* PROBLEM REQUIREMENTS
Look through the data below and work out how many lines contain the string "using". Give the number alone.

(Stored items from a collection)
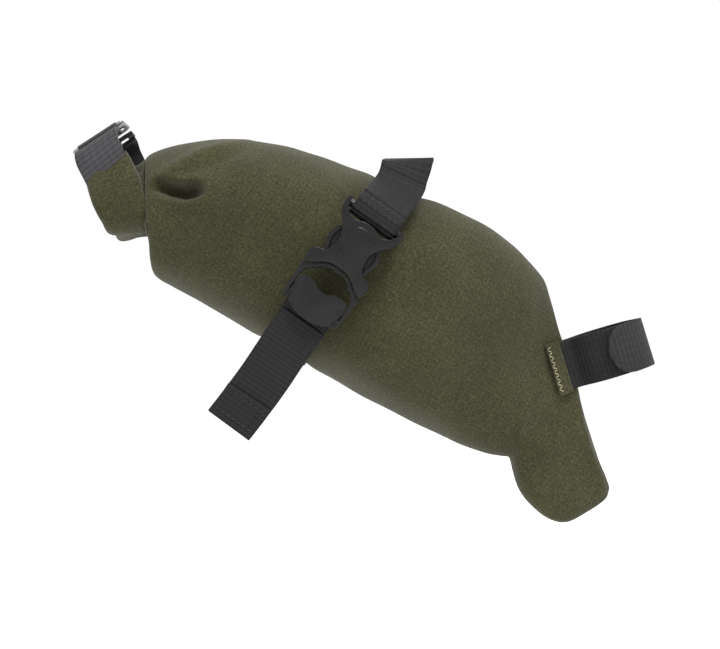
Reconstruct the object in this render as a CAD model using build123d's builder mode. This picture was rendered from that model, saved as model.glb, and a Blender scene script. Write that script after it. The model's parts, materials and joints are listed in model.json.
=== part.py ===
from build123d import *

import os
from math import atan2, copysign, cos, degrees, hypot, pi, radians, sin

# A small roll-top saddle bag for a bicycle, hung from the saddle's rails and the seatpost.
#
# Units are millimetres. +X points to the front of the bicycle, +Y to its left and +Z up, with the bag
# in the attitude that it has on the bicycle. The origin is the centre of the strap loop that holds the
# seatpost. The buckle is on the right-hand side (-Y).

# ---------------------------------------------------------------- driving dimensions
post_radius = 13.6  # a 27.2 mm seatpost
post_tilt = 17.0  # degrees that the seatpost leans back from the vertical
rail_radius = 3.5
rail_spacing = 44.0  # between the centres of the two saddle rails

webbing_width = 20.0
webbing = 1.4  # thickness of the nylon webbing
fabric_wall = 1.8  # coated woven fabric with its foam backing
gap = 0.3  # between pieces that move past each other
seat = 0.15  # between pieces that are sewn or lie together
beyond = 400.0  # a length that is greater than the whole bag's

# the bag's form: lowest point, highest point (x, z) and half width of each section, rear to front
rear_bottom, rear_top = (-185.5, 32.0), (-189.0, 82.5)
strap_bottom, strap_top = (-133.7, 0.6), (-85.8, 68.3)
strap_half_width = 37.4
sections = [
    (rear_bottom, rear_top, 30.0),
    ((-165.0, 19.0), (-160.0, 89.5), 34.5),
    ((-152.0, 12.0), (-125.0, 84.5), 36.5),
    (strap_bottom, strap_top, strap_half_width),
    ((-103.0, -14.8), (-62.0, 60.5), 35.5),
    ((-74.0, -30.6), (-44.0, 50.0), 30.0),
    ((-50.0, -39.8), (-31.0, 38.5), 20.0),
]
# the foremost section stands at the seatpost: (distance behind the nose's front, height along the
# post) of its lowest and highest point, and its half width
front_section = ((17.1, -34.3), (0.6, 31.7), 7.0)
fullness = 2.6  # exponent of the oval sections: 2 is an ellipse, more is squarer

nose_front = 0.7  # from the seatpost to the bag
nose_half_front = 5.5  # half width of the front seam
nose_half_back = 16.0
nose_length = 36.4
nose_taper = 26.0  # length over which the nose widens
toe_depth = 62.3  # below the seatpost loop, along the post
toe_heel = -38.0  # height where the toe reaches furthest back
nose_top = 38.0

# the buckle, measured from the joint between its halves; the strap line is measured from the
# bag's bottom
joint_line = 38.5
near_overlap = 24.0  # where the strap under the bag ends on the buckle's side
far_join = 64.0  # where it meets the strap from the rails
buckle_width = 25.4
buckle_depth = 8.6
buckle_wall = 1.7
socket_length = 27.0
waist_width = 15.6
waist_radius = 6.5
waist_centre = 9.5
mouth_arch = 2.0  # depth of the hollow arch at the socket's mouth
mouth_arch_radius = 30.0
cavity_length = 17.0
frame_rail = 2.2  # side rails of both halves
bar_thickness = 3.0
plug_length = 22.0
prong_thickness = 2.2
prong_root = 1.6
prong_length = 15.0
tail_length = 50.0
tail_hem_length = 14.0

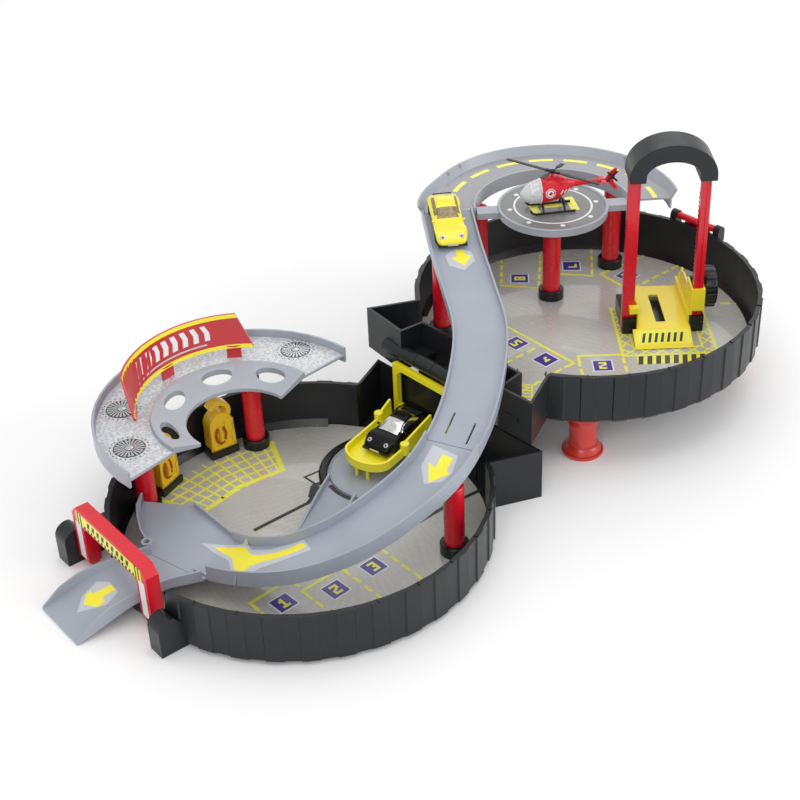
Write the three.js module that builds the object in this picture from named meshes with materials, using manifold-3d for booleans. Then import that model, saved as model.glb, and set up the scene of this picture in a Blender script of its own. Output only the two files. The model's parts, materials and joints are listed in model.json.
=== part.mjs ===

* TASK RESULT
2